Signal › Contributors
Ingrid Bergström
I trained as a physician at the University of Oslo. I practiced for three years in emergency medicine and then quit, which my parents have still not fully forgiven me for. The reason I left medicine wasn't burnout; I actually loved the clinical work. I left because I spent 40% of my time fighting software. The electronic health record system at my hospital was so poorly designed that I once watched a colleague spend 11 minutes logging a 3-minute patient interaction. I decided I could help more patients by fixing the tools than by using them.
In 2018, I joined a Norwegian digital health startup as a product manager. We were building a remote patient monitoring platform for chronic disease management. The product challenge was staggering: we had to satisfy patients (who wanted simplicity), clinicians (who wanted data), hospital administrators (who wanted cost savings), and regulators (who wanted compliance with an EU medical device regulation that runs to 400 pages). Every feature decision was a four-way negotiation between user needs, clinical evidence, regulatory requirements, and economic viability.
I became CPO in 2020 and led the product team through the CE marking process under the new EU MDR (Medical Device Regulation). This is the regulatory framework that determines whether a digital health product can legally be sold in Europe. It took us 18 months, cost €2M in regulatory consulting and clinical studies, and required us to document every product decision with clinical justification. Most health tech founders I meet underestimate this by at least 10x. They build a product and then discover that getting it to market legally takes longer than building it.
In 2023, I was invited to advise the Norwegian Health Directorate on their digital health strategy. I spent a year evaluating dozens of health tech products and vendors, which gave me a unique perspective on what separates the health tech companies that succeed from the ones that die in regulatory purgatory. The pattern is clear: the winners treat regulation as a product feature, not an overhead cost. They build compliance into their architecture from day one. They hire regulatory affairs people before they hire their fifth engineer. They understand that in health tech, trust is the product.

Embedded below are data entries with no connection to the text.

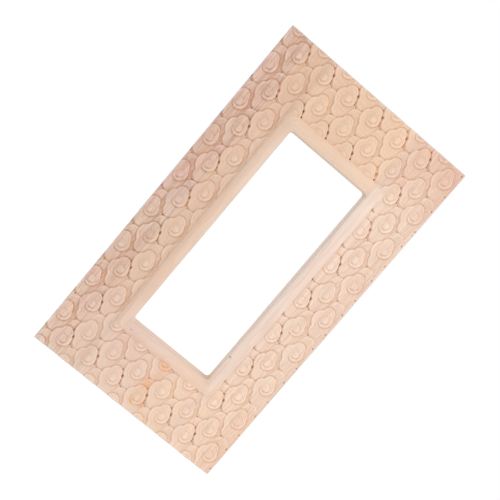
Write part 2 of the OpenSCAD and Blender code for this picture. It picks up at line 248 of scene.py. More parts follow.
def carve_motif():
    """Maps of one cloud: how far inside its outline each point is, its height, the same for the tuft behind
    it, and the depth of the cut along its left side."""
    axis = np.arange(-MOTIF_HALF * MOTIF_RES, MOTIF_HALF * MOTIF_RES + 1) / MOTIF_RES
    x, y = np.meshgrid(axis, axis)
    outline = spline(CLOUD, True)
    curl = spline(CURL, False)
    back = spline(CURL_BACK, False)
    tuft = spline(TUFT, True)
    in_out = inside(x, y, outline)
    in_head = inside(x, y, np.concatenate([curl, back[1:]]))
    d_out = distance(x, y, outline, True)[0]
    d_tuft = distance(x, y, tuft, True)[0]
    d_back = distance(x, y, back)[0]
    d_curl, along = distance(x, y, curl)
    body = body_height(x, y, d_out)
    # a cut under the head's lower rim
    body = body - 0.40 * hump(d_curl, 0.9, 0.9) * smoothstep(along, 0.50, 0.62) * ~in_head
    top = head_height(x, y, d_curl, along)
    lift = np.where(in_head, smoothstep(d_back, 0, 8), 0)
    body = body + lift * (np.maximum(top, body) - body)
    tuft_h = 1.15 - 0.062 * (y + 33) - 0.035 * np.maximum(x, 0)
    tuft_h = np.maximum(tuft_h, 0.2) * (0.6 + 0.4 * rounded(d_tuft, 1.2)) + 0.14 * hump(d_tuft, 1.2, 0.7)
    neck = smoothstep(y, -14, -18) * smoothstep(x, 5, 1)
    tuft_h = tuft_h - 0.35 * hump(d_out, 0.9, 0.9) * ~in_out * neck
    cut = hump(d_out, 0.5, 0.75) * ~in_out * smoothstep(-x, -4, 3) * (0.25 + 0.27 * smoothstep(y, 12, 22))
    sign = np.where(in_out, 1, -1)
    sign_tuft = np.where(inside(x, y, tuft), 1, -1)
    return sign * d_out, body, sign_tuft * d_tuft, tuft_h, cut


def sample(grid, u, v):
    """The grid's value at fractional columns u and rows v."""
    rows, cols = grid.shape
    u = np.clip(u, 0, cols - 1.001)
    v = np.clip(v, 0, rows - 1.001)
    i, j = v.astype(int), u.astype(int)
    a, b = v - i, u - j
    return ((grid[i, j] * (1 - b) + grid[i, j + 1] * b) * (1 - a)
            + (grid[i + 1, j] * (1 - b) + grid[i + 1, j + 1] * b) * a)


def blur(grid, sigma):
    """A Gaussian blur with sigma in cells."""
    pad = int(3 * sigma) + 2
    g = np.pad(grid, pad, mode="edge")
    fy = np.fft.fftfreq(g.shape[0])[:, None]
    fx = np.fft.rfftfreq(g.shape[1])[None, :]
    k = np.exp(-2 * (math.pi * sigma) ** 2 * (fx ** 2 + fy ** 2))
    g = np.fft.irfft2(np.fft.rfft2(g) * k, s=g.shape)
    return g[pad:-pad, pad:-pad]


def moulding_height(q):
    """Height of the moulding over the carving's ground, at distance q from the opening."""
    crown, crest = 3.1, 9.0
    fall_out, fall_in, fall_lip = 1.8, 1.1, 0.9
    rest = MOULDING_W - crest
    outer = crown - fall_out * (np.clip(q - crest, 0, rest) / rest) ** 1.9
    inner = crown - fall_in * (np.clip(crest - q, 0, crest) / crest) ** 2
    return np.where(q > crest, outer, inner) - fall_lip * (1 - rounded(q, 2.0))


def edge_distance(x, d):
    """How far each place lies from the frame's outer edge."""
    return np.maximum(np.minimum(np.minimum(x, FRAME_W - x), np.minimum(d, FRAME_H - d)), 0)


def opening_distance(x, d):
    """How far each place lies from the opening. The line round it grows squarer further out, and the top is
    wider."""
    mid = ((OPEN_X[0] + OPEN_X[1]) / 2, (OPEN_D[0] + OPEN_D[1]) / 2)
    half = ((OPEN_X[1] - OPEN_X[0]) / 2 - CORNER_R, (OPEN_D[1] - OPEN_D[0]) / 2 - CORNER_R)
    qx = np.maximum(np.abs(x - mid[0]) - half[0], 0)
    qd = np.maximum(np.abs(d - mid[1]) - half[1], 0)
    # a circle has power 2
    power = 2 + 3.5 * smoothstep(np.maximum(qx, qd), CORNER_R, CORNER_R + 6)
    q = (qx ** power + qd ** power) ** (1 / power) - CORNER_R
    return np.maximum(q, 0) / (1 + 0.10 * smoothstep(OPEN_D[0] - d, 0, 8))


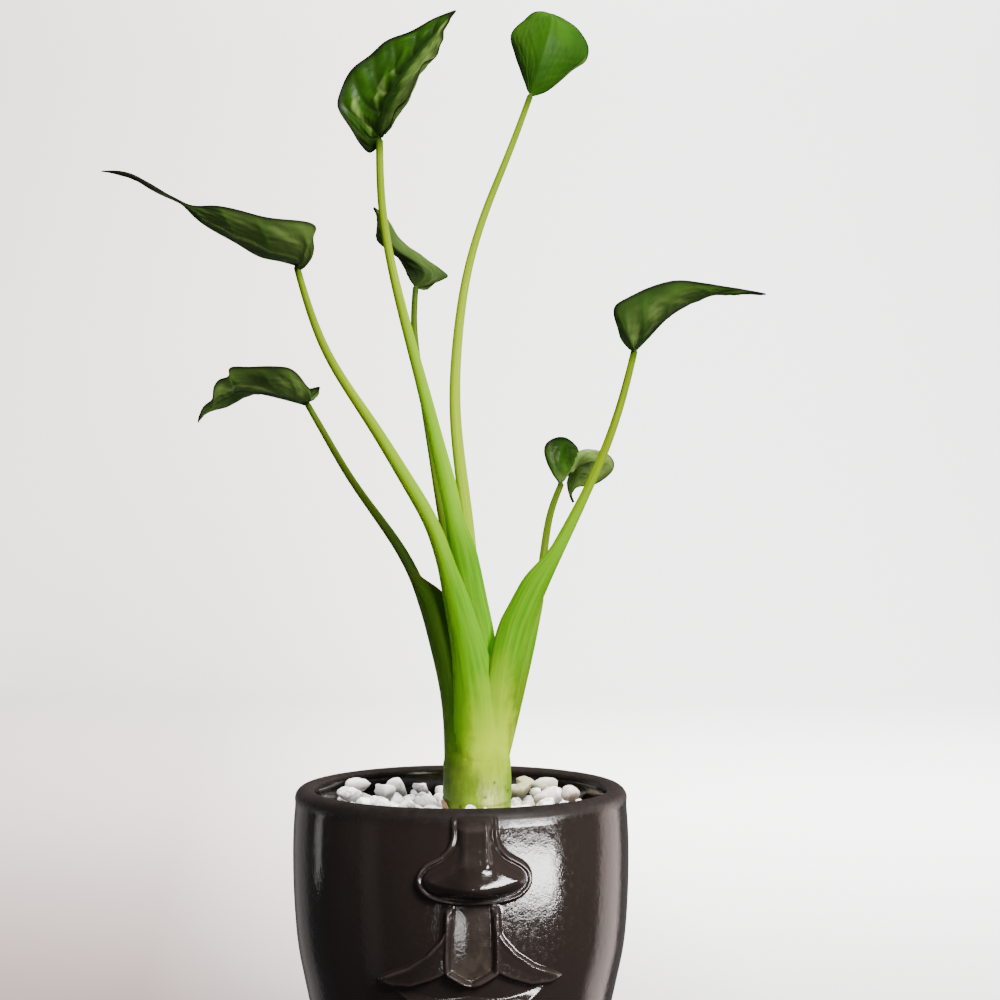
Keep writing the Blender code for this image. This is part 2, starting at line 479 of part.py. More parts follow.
# Blades, each drawn by three curves: the midrib from the stalk to the tip, and the left and the
# right margin from the notch round the lobe to near the tip. up is the way the upper face looks at
# the stalk and at the tip. lobe is the share of a margin that fans from the stalk, and sag how deep
# each half is cupped, as a share of its width.
BLADES = {
    "a": {
        "midrib": [(-29, -6, 350), (-27, -6, 359.5), (-20, -5, 372.5), (-2, 2, 396)],
        "left": [(-29.5, -5.5, 348.5), (-32, -4, 343.5), (-36, -2, 347), (-42.5, 1, 357.5),
                 (-44.5, 1.5, 361.5), (-43.5, 1.5, 366.5), (-38.5, 1.5, 375.5), (-33, 1.5, 379.5),
                 (-27.5, 1.5, 384.5), (-20, 1.5, 387.5), (-10.5, 1.5, 392.5)],
        "right": [(-28, -7, 348.5), (-24.5, -14, 352.5), (-20.5, -20, 358), (-17.5, -22, 360.5),
                  (-13.5, -21, 370.5), (-9, -17, 375), (-6.5, -11, 382), (-4.5, -1.5, 391.5)],
        "up": [(-0.6, -0.75, 0.3), (-0.7, -0.6, 0.4)], "lobe": 0.20, "sag": (0.20, 0.12)},
    "b": {
        "midrib": [(25, 22, 369.5), (27, 20, 375), (33, 24, 397), (33, 31, 401), (33, 43, 404)],
        "left": [(24, 22.5, 371.5), (18.5, 28, 388.5), (18, 30, 393.5), (23, 32, 399.5),
                 (26.5, 33, 402.5), (32.5, 39, 403.5)],
        "right": [(26, 22.5, 369), (29, 23.5, 370), (42.5, 29, 381), (46, 31, 384), (35, 37, 403)],
        "up": [(0, 1, -0.1), (0, 0.3, 1)], "lobe": 0.05, "sag": (0.12, 0.12)},
    "c": {
        "midrib": [(-56.5, -24, 302), (-62.5, -25, 303.5), (-68, -26, 304.5), (-75.5, -27, 308.5),
                   (-91.5, -28.5, 318.5), (-94.5, -29, 321.5), (-103.5, -30, 326),
                   (-111, -31.6, 330.5), (-122.5, -33.5, 332.5)],
        "left": [(-56, -25.5, 301), (-52, -32.5, 301), (-49, -39, 306), (-49, -41, 309),
                 (-48, -42.5, 311.5), (-57, -42.5, 314.5), (-65, -42, 315.5), (-85, -34.5, 320.5),
                 (-91.5, -31.5, 321), (-99, -30.2, 324.5), (-103.5, -31, 326.5),
                 (-111, -32.4, 331)],
        "right": [(-56.5, -22.5, 302.5), (-54, -15, 305), (-53.5, -8.5, 312.5), (-54, -7, 315.5),
                  (-70.5, -8, 319), (-82.5, -15, 321.5), (-88, -19.5, 321.5), (-96, -28, 323),
                  (-103.5, -29.4, 327), (-116.5, -32, 332.5)],
        "up": [(0.35, 0, 0.94), (0.3, 0, 0.95)], "lobe": 0.20, "sag": (0.18, 0.18)},
    "d": {
        "midrib": [(-56, 2, 255), (-70.5, 1.5, 258.5), (-83, 0, 258), (-86.5, -0.5, 255.5),
                   (-93, -2.5, 250.5), (-94, -3, 247.5)],
        "left": [(-55, 1, 255.5), (-53.5, -3, 259), (-54.5, -5.5, 260.5), (-58.5, -11.5, 265.5),
                 (-76, -12, 267), (-88, -6.5, 258.5), (-88.5, -5, 256), (-91, -4, 254)],
        "right": [(-55.5, 3.5, 256), (-51.5, 8, 261), (-55, 10.5, 260.5), (-60.5, 15, 265),
                  (-69.5, 17.5, 267.5), (-76, 14.5, 261.5), (-80.5, 10, 257), (-91, 1, 251.5),
                  (-92, -1.5, 250)],
        "up": [(0.1, -0.1, 1), (-0.5, 0, 0.85)], "lobe": 0.12, "sag": (0.18, 0.18)},
    "e": {
        "midrib": [(-17, 24, 299), (-14, 23, 303), (-23.5, 23.5, 312), (-29, 24.5, 320.5),
                   (-31, 25.5, 326), (-33, 26, 328.5)],
        "left": [(-17.5, 24.8, 300), (-22.5, 30, 308), (-27, 31.5, 313.5), (-32, 31, 317.5),
                 (-31.5, 28.5, 324)],
        "right": [(-15.5, 24.5, 298.5), (-14, 25.5, 298), (-9, 28.5, 301.5), (-5.5, 30, 303.5),
                  (-8, 31, 306), (-18.5, 31.2, 313.5), (-22.5, 31, 316.5), (-28.5, 28, 325)],
        "up": [(0.2, 0.9, 0.3), (0.2, 0.9, 0.3)], "lobe": 0.20, "sag": (0.16, 0.16)},
    "f": {
        "midrib": [(60.5, -22, 272.5), (65.5, -22, 277.5), (72, -22.5, 284), (79.5, -23, 288.5),
                   (85, -24, 291), (94, -26, 291.5), (105.5, -29, 291)],
        "left": [(60.5, -20.5, 273), (57.5, -12.5, 281.5), (58, -8, 287.5), (62, -6.5, 290),
                 (67, -6, 292.5), (97.5, -24.5, 292.5), (101, -27.3, 291.5)],
        "right": [(59.5, -23.5, 272), (55, -30, 276), (54, -33, 279), (53, -38.5, 286),
                  (56, -39.5, 288), (75, -38.5, 294.5), (82.5, -36, 294), (96.5, -30, 292.5)],
        "up": [(-0.7, 0, 0.7), (0, 0, 1)], "lobe": 0.22, "sag": (0.18, 0.18)},
    "g": {
        "midrib": [(36.5, 26, 226), (40.5, 29.5, 230.5), (43, 36.5, 233), (43, 44.5, 228.5),
                   (41, 47.5, 221.5), (42, 48, 219)],
        "left": [(36, 25.5, 225.5), (31.5, 27.5, 241.5), (36, 29.5, 243.5), (43, 36, 239.5),
                 (42.5, 44, 233.5), (39.5, 48, 227)],
        "right": [(37, 27, 226.5), (39, 31, 229.5), (42.5, 36.5, 237.5), (57.5, 49, 233),
                  (47.5, 50, 225.5), (45, 49.5, 225.5), (41, 48.5, 222.5)],
        "up": [(0.1, 0.9, -0.3), (0.2, 0.95, 0.1)], "lobe": 0.12, "sag": (0.14, 0.12)},
}
BLADE_ROWS = 17
BLADE_CELLS = 3


def blade_points(spec, rows, cells):
    """Grid of points from the left margin over the midrib to the right one, rows by 2 cells + 1.

    Each half is ruled from the midrib to its margin, and sags in an arch away from the upper face."""
    share = np.linspace(0.0, 1.0, rows)
    inner = np.clip((share - spec["lobe"]) / (1.0 - spec["lobe"]), 0.0, 1.0)
    middle, _ = spline_through(spec["midrib"], inner * chord_length(spec["midrib"]))
    up = np.array(spec["up"][0]) * (1.0 - inner[:, None]) + np.array(spec["up"][1]) * inner[:, None]
    cell = np.linspace(0.0, 1.0, cells + 1)[None, :, None]
    halves = []
    for margin, sag in zip((spec["left"], spec["right"]), spec["sag"]):
        path = margin + [spec["midrib"][-1]]
        edge, _ = spline_through(path, share * chord_length(path))
        width = edge - middle
        breadth = np.maximum(np.linalg.norm(width, axis=1, keepdims=True), 0.001)
        normal = unit(up - width * np.sum(up * width, axis=1, keepdims=True) / breadth ** 2)
        arch = (normal * breadth * sag)[:, None, :] * 4.0 * cell * (1.0 - cell)
        halves.append(middle[:, None, :] + width[:, None, :] * cell - arch)
    left, right = halves
    return np.concatenate([left[:, ::-1], right[:, 1:]], axis=1).reshape(-1, 3)


def blade_mesh(name, spec):
    points = blade_points(spec, BLADE_ROWS, BLADE_CELLS)
    shape = bmesh.new()
    verts = [shape.verts.new(spot) for spot in points]
    for corners in grid_faces(BLADE_ROWS, 2 * BLADE_CELLS + 1, False):
        shape.faces.new([verts[i] for i in corners])
    bmesh.ops.remove_doubles(shape, verts=shape.verts, dist=0.02)
    bmesh.ops.triangulate(shape, faces=shape.faces)
    bmesh.ops.scale(shape, vec=(MM, MM, MM), verts=shape.verts)
    mesh = bpy.data.meshes.new(name)
    shape.to_mesh(mesh)
    shape.free()
    return mesh


def make_blade(name, spec, thickness, collection, material):
    """Open sheet of triangles with a thickness on both sides of it."""
    blade = link_object(name, blade_mesh(name, spec), collection, material)
    wall = blade.modifiers.new("thickness", "SOLIDIFY")
    wall.thickness = thickness * MM
    wall.offset = 0.0
    mesh = evaluated_mesh(blade)
    blade.modifiers.clear()
    blade.data = mesh
    mesh.materials.clear()
    mesh.materials.append(material)
    return blade


def make_petiole(key, spec, earlier, blade_spec, collection, material):
    """The stalk stops short of its blade, and wraps the stem and the leaves inside it with a small gap."""
    petiole = link_object(f"petiole_{key}", petiole_mesh("petiole", spec), collection, material)
    blade = make_blade("cutter", blade_spec, BLADE_THICKNESS + 2.0 * FIT_GAP, collection, material)
    cutters = [blade]
    cutters.append(turned_solid("cutter", stem_profile(FIT_GAP), STEM_CENTRE, 20, collection, material))
    for other in earlier:
        grown = petiole_mesh("cutter", PETIOLES[other], FIT_GAP)
        cutters.append(link_object("cutter", grown, collection, material))
    for cutter in cutters:
        apply_boolean(petiole, cutter, "DIFFERENCE", "MANIFOLD")
        bpy.data.objects.remove(cutter)
    petiole.data.shade_smooth()
    petiole.data.set_sharp_from_angle(angle=SHARP_ANGLE)
    return petiole


def build_plant():
    for old in list(bpy.data.objects):
        bpy.data.objects.remove(old)
    plant = bpy.data.collections.new("potted_alocasia")
    bpy.context.scene.collection.children.link(plant)
    glaze = make_material("dark_glaze", (0.022, 0.016, 0.014), 0.16)
    earth = make_material("potting_soil", (0.045, 0.030, 0.020), 0.95)
    stone = make_material("white_gravel", (0.74, 0.72, 0.67), 0.65)
    flesh = make_material("stem_green", (0.42, 0.62, 0.10), 0.38)
    stalk = make_material("petiole_green", (0.34, 0.58, 0.06), 0.35)
    leaf = make_material("leaf_green", (0.055, 0.17, 0.02), 0.28)
    make_pot(plant, glaze)
    make_soil(plant, earth)
    make_gravel(plant, stone)
    turned_solid("stem", stem_profile(), STEM_CENTRE, 20, plant, flesh)
    earlier = []
    for key, spec in PETIOLES.items():
        make_petiole(key, spec, earlier, BLADES[key], plant, stalk)
        earlier.append(key)
    for key, spec in BLADES.items():
        make_blade(f"blade_{key}", spec, BLADE_THICKNESS, plant, leaf)


build_plant()
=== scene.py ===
# Small alocasia with seven cupped leaves, in a dark glazed pot with a nose and lips in relief.
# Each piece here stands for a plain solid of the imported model. Lengths are in millimetres.
import math

import bmesh
import bpy
import numpy as np
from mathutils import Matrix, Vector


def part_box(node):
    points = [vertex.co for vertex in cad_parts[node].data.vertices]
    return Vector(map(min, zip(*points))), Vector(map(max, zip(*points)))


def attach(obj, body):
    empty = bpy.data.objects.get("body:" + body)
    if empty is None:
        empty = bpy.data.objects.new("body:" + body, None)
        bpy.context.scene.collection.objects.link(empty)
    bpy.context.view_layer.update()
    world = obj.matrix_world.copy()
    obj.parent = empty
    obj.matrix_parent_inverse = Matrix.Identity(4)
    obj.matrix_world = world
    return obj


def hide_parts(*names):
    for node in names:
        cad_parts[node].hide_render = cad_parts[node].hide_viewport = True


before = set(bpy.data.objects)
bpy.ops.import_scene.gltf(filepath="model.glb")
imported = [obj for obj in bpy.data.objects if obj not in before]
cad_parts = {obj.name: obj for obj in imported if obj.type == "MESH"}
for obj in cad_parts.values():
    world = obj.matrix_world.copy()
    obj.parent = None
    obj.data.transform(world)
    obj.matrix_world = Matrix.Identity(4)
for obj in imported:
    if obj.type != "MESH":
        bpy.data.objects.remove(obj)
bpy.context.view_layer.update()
mm = 0.001
print("frame loaded")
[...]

I joined Signal because health tech is a sector where the writing is either too clinical (published in academic journals that nobody reads) or too hype-driven (TechCrunch articles about "disrupting healthcare" that ignore the regulatory reality). I want to write about health tech product strategy for a general audience, with the clinical and regulatory specificity that the sector demands.
I live in Grünerløkka, Oslo. I cross-country ski (this is mandatory for Norwegians), I knit elaborate sweaters, and I firmly believe that the most important product decision in health tech is the one you make about data architecture on day one, because you'll live with it for a decade.